What happened to the Pillsbury Doughboy? Pop N Fresh has died. After an early mixed career, this Pillsbury Doughboy began rising, and rose again and again after being punched down. With careful measurement, he had the right ingredients to become a well-known face in the kitchens of the world, and a leading advocate for honey and jam combinations.
Pop N Fresh Obituary
Veteran Pillsbury spokesman Pop N Fresh died yesterday of a severe yeast infection. He was 71.
Fresh was buried in one of the largest funeral ceremonies in recent years, in a lightly greased cookie tin. Dozens of celebrities turned out, including Mrs. Butterworth, the California Raisins, Hungry Jack, Betty Crocker, and the Hostess Twinkies.
The graveside was piled with flours as long time friend Aunt Jemima delivered the eulogy, describing Fresh as a man who "never knew how much he was kneaded," and "who always held a warm place in all our hearts.
Fresh rose quickly in show business, and although his later life was filled with turnovers, he refused to be flattened by fate. He was not considered a very smart cookie, wasting much of his dough on half-baked schemes. Still, even as a crusty old biscuit, he was a roll model for millions.
Fresh was preceded in death by two wives: Sugar (who succumbed to diabetes in 1953) and Butterball (who died tragically in a fire in 1962) and is survived by his third wife, Honey. They have two children, Peanut and Chip, and one in the oven. (Fresh and his wife Butterball also have two grown children, John Dough and Jane Dough.)
Fresh is survived by his father, Pop Tart as well.
The funeral was held at 3:50 degrees for 16 minutes.
Cooking and Baking One Liners
"My favorite thing to make for dinner, is reservations."
"Happiness is when someone praises your cooking."
"I can cook anything as long as the Micro Wave has a button for it."
"My cooking is fabulous. Even the smoke alarm cheers me on."
"This weekend's forecast is a ZERO Percent chance of cooking, or cleaning, with a good chance of laying around in my pajamas."
"Someone keeps putting vegetables in the beer crisper."
"I'm really bad at measuring spaghetti noodles. Yes, we will be having leftover pasta for the next 11 nights too."
"When you meet someone who loves to cook, marry him right away before some other gal finds him."
"I'm so hungry I could eat my own cooking."
"Take 2 cups of flour, 2 tablespoons of oil, half a cup of walnuts, a teaspoon of baking powder, 1 cup of sugar, stir until firm and sticky, spoon on to cookie sheet. And don't forget to turn the oven on if you don't want to each your cookie dough raw."
"You know you're getting old when you start to like the food you hated before."
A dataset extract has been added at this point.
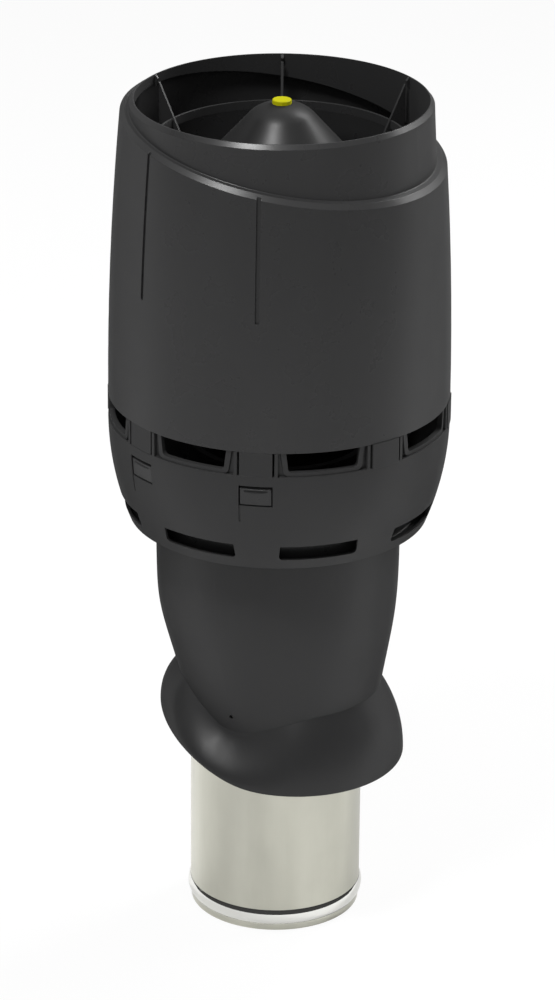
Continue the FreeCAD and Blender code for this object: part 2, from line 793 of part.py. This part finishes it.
def make_hood():
    shell = make_hood_outside().cut(make_hood_space())
    shell = shell.cut(fused(around(make_groove(), a) for a in latch_angles))
    inner_groove = tube(band_radius + catch_proud + fit_gap, band_radius - past_wall,
                        spigot_top_z - catch_height - fit_gap, spigot_top_z + fit_gap)
    shell = shell.cut(inner_groove)
    limit = barrel(hood_wall / 2, hood_bottom_z, hood_top_z)
    added = [around(make_boss(), a).common(limit) for a in vane_angles]
    added += [around(make_rest_rib(), a) for a in vane_angles]
    holes = [around(frame_screw_rod(frame_screw_radius), a) for a in vane_angles]
    return fused([shell] + added).cut(Part.Compound(holes))


# Vane frame

def cone_line_z(radius, inset):
    """Height of the cone's straight slope at a radius, moved inward by an inset square to it."""
    turn = math.radians(cone_slope)
    arc_end_radius = cone_flat_radius + cone_nose_radius * math.sin(turn)
    arc_end_z = cone_top_z - cone_nose_radius * (1 - math.cos(turn))
    return arc_end_z - math.tan(turn) * (radius - arc_end_radius) - inset / math.cos(turn)


def cone_outline(inset):
    """Outline steps of the cone's skin from the flat top to the rim, moved inward by an inset."""
    turn = math.radians(cone_slope)
    nose = cone_nose_radius - inset
    centre_z = cone_top_z - cone_nose_radius

    def nose_point(angle):
        return (cone_flat_radius + nose * math.sin(angle), centre_z + nose * math.cos(angle))

    return [nose_point(0), (nose_point(turn / 2), nose_point(turn)), (cone_rim_radius, cone_line_z(cone_rim_radius, inset))]


def make_vane():
    """One vane: a slim steep plate from the hood's mouth to the cone's rim, its foot and its inner web."""
    rim_low = cone_line_z(cone_rim_radius, cone_wall) - vane_rim_depth
    outer_end = cone_rim_radius + vane_rim_out
    inner_end = cone_rim_radius - vane_rim_in
    outer_low = cone_line_z(cone_rim_radius, 0) + vane_rim_rise
    wall_radius = hood_radius_at(vane_foot_z)
    blade = plate([(vane_top_radius, vane_top_z), (vane_top_radius, vane_foot_top_z), (wall_radius, vane_foot_top_z),
                   (wall_radius, vane_foot_z), (inner_end, vane_foot_z), (inner_end, rim_low), (outer_end, rim_low),
                   (outer_end, outer_low)], vane_thickness)
    under = cone_wall + fit_gap
    web_top = cone_flat_radius + web_top_run
    hub_root = hub_radius - into_wall
    web = plate([(inner_end, vane_foot_z), (inner_end, cone_line_z(inner_end, under)),
                 (web_top, cone_line_z(web_top, under)), (hub_root, cone_top_z - web_top_depth),
                 (hub_root, hub_bottom_z), (inner_end - web_foot_run, vane_foot_z)], vane_thickness)
    return blade.fuse(web)


def make_foot_pad():
    outer = hood_radius_at(vane_foot_z)
    return block(pad_width, pad_inner_radius, outer, vane_foot_z, vane_foot_z + pad_thickness)


def make_vane_frame():
    hub_top = cone_top_z - cone_wall
    hub = turned((bolt_hole_radius, hub_bottom_z), (hub_radius, hub_bottom_z), (hub_radius, hub_top - hub_shoulder_height),
                 (cone_flat_radius - hub_nose_inset, hub_top), (bolt_hole_radius, hub_top))
    hoop = tube(hoop_radius, hoop_radius - hoop_wall, hoop_top_z - hoop_height, hoop_top_z)
    pieces = [hub, hoop]
    for a in vane_angles:
        pieces += [around(make_vane(), a), around(make_foot_pad(), a)]
    inside = barrel(hood_wall + fit_gap, vane_foot_z - past_wall, hood_top_z)
    body = fused(pieces).common(inside)
    screw_room = [around(head_room(), a) for a in vane_angles]
    screw_room += [around(frame_screw_rod(frame_screw_radius), a) for a in vane_angles]
    core = Part.makeCylinder(bolt_hole_radius, hub_height + 2 * past_wall, Vector(0, 0, hub_bottom_z - past_wall))
    return body.cut(Part.Compound(screw_room + [core]))


def screw_place():
    return Vector(frame_screw_offset, -frame_screw_at_radius, vane_foot_z)


def frame_screw_rod(radius):
    """The shank of a foot screw, beside its vane."""
    top = vane_foot_z + pad_thickness
    return Part.makeCylinder(radius, frame_screw_length, screw_place() + Vector(0, 0, top - vane_foot_z), Vector(0, 0, -1))


def head_room():
    """Clearance beside the vane for a screw's head."""
    base = screw_place() + Vector(0, 0, pad_thickness)
    return Part.makeCylinder(frame_screw_head_radius + fit_gap, frame_screw_head_height + pad_thickness, base)


def make_frame_screws():
    top = screw_place() + Vector(0, 0, pad_thickness)
    head = Part.makeCylinder(frame_screw_head_radius, frame_screw_head_height, top)
    screw = frame_screw_rod(frame_screw_radius).fuse(head)
    return Part.Compound([around(screw, a) for a in vane_angles])


# Cone, cap and bolt

def make_deflector_cone():
    outer = cone_outline(0)
    inner = cone_outline(cone_wall)
    return turned((bolt_hole_radius, cone_top_z), *outer, *reversed_steps(inner), (bolt_hole_radius, cone_top_z - cone_wall))


def make_cone_washer():
    return tube(washer_radius, bolt_radius, cone_top_z, cone_top_z + washer_thickness)


def nut_bottom_z():
    return hub_bottom_z - nut_height


def make_cone_bolt():
    head_bottom = cone_top_z + washer_thickness
    end = nut_bottom_z() - bolt_end_past_nut
    shank = Part.makeCylinder(bolt_radius, head_bottom - end, Vector(0, 0, end))
    head = Part.makeCylinder(bolt_head_radius, bolt_head_height, Vector(0, 0, head_bottom))
    return shank.fuse(head)


def make_cone_nut():
    across_corners = nut_across_flats / math.cos(math.pi / 6)
    corners = [Vector(across_corners / 2 * math.cos(math.radians(60 * k)),
                      across_corners / 2 * math.sin(math.radians(60 * k)), nut_bottom_z()) for k in range(7)]
    body = Part.Face(Part.makePolygon(corners)).extrude(Vector(0, 0, nut_height))
    return body.cut(Part.makeCylinder(bolt_radius, nut_height, Vector(0, 0, nut_bottom_z())))


def make_cone_cap():
    """A small hollow cap with flat sides over the bolt's head."""
    corners = [Vector(cap_radius * math.cos(2 * math.pi * k / cap_sides), cap_radius * math.sin(2 * math.pi * k / cap_sides),
                      cone_top_z) for k in range(cap_sides + 1)]
    body = Part.Face(Part.makePolygon(corners)).extrude(Vector(0, 0, cap_height))
    body = body.makeChamfer(cap_chamfer, [e for e in body.Edges if e.CenterOfMass.z > cone_top_z + cap_height - 1e-6])
    return body.cut(Part.makeCylinder(washer_radius, cap_height - cap_wall, Vector(0, 0, cone_top_z)))


# Side screws

def make_side_screw(seat_radius, tip_radius, z):
    shank = radial_rod(side_screw_radius, tip_radius, seat_radius, z)
    head = radial_rod(side_screw_head_radius, seat_radius, seat_radius + side_screw_head_height, z)
    return shank.fuse(head)


def make_sleeve_screws():
    tip = sleeve_radius - sleeve_wall - fit_gap - adapter_wall - screw_tip_past_wall
    screw = make_side_screw(sleeve_radius_at(sleeve_screw_z) + sleeve_screw_seat_gap, tip, sleeve_screw_z)
    return Part.Compound([around(screw, a) for a in sleeve_screw_angles])


def make_duct_screws():
    seat = duct_radius + fit_gap + adapter_wall
    screw = make_side_screw(seat, duct_radius - duct_wall - screw_tip_past_wall, duct_screw_z)
    return Part.Compound([around(screw, a) for a in duct_screw_angles])


parts = {
    "steel_duct": make_duct,
    "outer_sleeve": make_outer_sleeve,
    "insulation": make_insulation,
    "duct_spacer": make_duct_spacer,
    "duct_adapter": make_duct_adapter,
    "duct_screws": make_duct_screws,
    "sleeve_screws": make_sleeve_screws,
    "cowl_bowl": make_cowl_bowl,
    "cowl_hood": make_hood,
    "vane_frame": make_vane_frame,
    "frame_screws": make_frame_screws,
    "deflector_cone": make_deflector_cone,
    "cone_bolt": make_cone_bolt,
    "cone_washer": make_cone_washer,
    "cone_nut": make_cone_nut,
    "cone_cap": make_cone_cap,
}

os.makedirs("parts", exist_ok=True)
for name, make in parts.items():
    shape = make()
    shape.exportStep("parts/" + name + ".step")
    print(name, len(shape.Solids), "solid", shape.isValid(), "volume", round(shape.Volume), "box", shape.BoundBox)
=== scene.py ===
"""Looks for the insulated roof ventilation pipe: materials, camera, floor and studio light, in metres."""
import math

import bpy
from mathutils import Matrix, Vector


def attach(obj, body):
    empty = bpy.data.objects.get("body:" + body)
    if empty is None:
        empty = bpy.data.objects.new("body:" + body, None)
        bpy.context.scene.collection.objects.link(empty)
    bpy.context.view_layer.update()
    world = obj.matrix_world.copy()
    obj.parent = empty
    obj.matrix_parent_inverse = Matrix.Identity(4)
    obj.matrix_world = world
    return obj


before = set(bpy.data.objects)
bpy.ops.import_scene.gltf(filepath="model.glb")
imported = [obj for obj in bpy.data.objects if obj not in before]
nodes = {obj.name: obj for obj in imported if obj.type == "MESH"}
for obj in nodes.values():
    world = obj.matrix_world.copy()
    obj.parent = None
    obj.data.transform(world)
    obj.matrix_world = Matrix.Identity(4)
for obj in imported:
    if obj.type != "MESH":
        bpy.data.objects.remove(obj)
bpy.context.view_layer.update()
scene = bpy.context.scene


# Material helpers

def new_material(name):
    material = bpy.data.materials.new(name)
    material.use_nodes = True
    tree = material.node_tree
    shader = tree.nodes["Principled BSDF"]
    return material, tree, shader


def add_node(tree, kind, **settings):
    node = tree.nodes.new(kind)
    for key, value in settings.items():
        if key in node.inputs:
            node.inputs[key].default_value = value
        else:
            setattr(node, key, value)
    return node


def object_position(tree):
    return add_node(tree, "ShaderNodeTexCoord").outputs["Object"]


def stretched(tree, position, scale):
    """Object coordinates multiplied by a scale along each axis."""
    mapping = add_node(tree, "ShaderNodeMapping")
    mapping.inputs["Scale"].default_value = scale
    tree.links.new(position, mapping.inputs["Vector"])
    return mapping.outputs["Vector"]


def noise(tree, vector, scale, detail=3.0, roughness=0.5):
    texture = add_node(tree, "ShaderNodeTexNoise")
    texture.inputs["Scale"].default_value = scale
    texture.inputs["Detail"].default_value = detail
    texture.inputs["Roughness"].default_value = roughness
    tree.links.new(vector, texture.inputs["Vector"])
    return texture.outputs["Fac"]


def mapped(tree, value, low, high, from_low=0.3, from_high=0.7):
    """A value taken from one range to another."""
    node = add_node(tree, "ShaderNodeMapRange")
    node.inputs["From Min"].default_value = from_low
    node.inputs["From Max"].default_value = from_high
    node.inputs["To Min"].default_value = low
    node.inputs["To Max"].default_value = high
    tree.links.new(value, node.inputs["Value"])
    return node.outputs["Result"]


def colour_mix(tree, factor, a, b, blend="MIX"):
    """Between two colours, each a socket or three numbers, by a factor that is a socket or a number."""
    node = tree.nodes.new("ShaderNodeMix")
    node.data_type = "RGBA"
    node.blend_type = blend
    if isinstance(factor, float):
        node.inputs["Factor"].default_value = factor
    else:
        tree.links.new(factor, node.inputs["Factor"])
    for name, value in (("A", a), ("B", b)):
        if isinstance(value, tuple):
            node.inputs[name].default_value = (*value, 1)
        else:
            tree.links.new(value, node.inputs[name])
    return node.outputs["Result"]


def calculated(tree, operation, a, b):
    """A sum, a product or the like of two values, each a socket or a number."""
    node = add_node(tree, "ShaderNodeMath", operation=operation)
    for index, value in enumerate((a, b)):
        if isinstance(value, float):
            node.inputs[index].default_value = value
        else:
            tree.links.new(value, node.inputs[index])
    return node.outputs[0]


def add_bump(tree, shader, height, strength, distance, edge_radius=0.0):
    """A bump from a height, over edges softened by a small radius."""
    bump = tree.nodes.new("ShaderNodeBump")
    bump.inputs["Strength"].default_value = strength
    bump.inputs["Distance"].default_value = distance
    tree.links.new(height, bump.inputs["Height"])
    if edge_radius:
        soft = tree.nodes.new("ShaderNodeBevel")
        soft.samples = 4
        soft.inputs["Radius"].default_value = edge_radius
        tree.links.new(soft.outputs["Normal"], bump.inputs["Normal"])
    tree.links.new(bump.outputs["Normal"], shader.inputs["Normal"])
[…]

"Happiness is watching the man of your life cooking for you."
"Chocolate doesn't ask silly questions. Chocolate understands."
"Annoying the cook will result in starvation."
"If we're not meant to have midnight snacks, why is there a light in the frig?"
"Raisin cookies that look like chocolate chip cookies are the reason I have trust issues."
"Calories. \'ka-le-res'\. Tiny little creatures that live in your closet and sew your clothes a little bit tighter each night."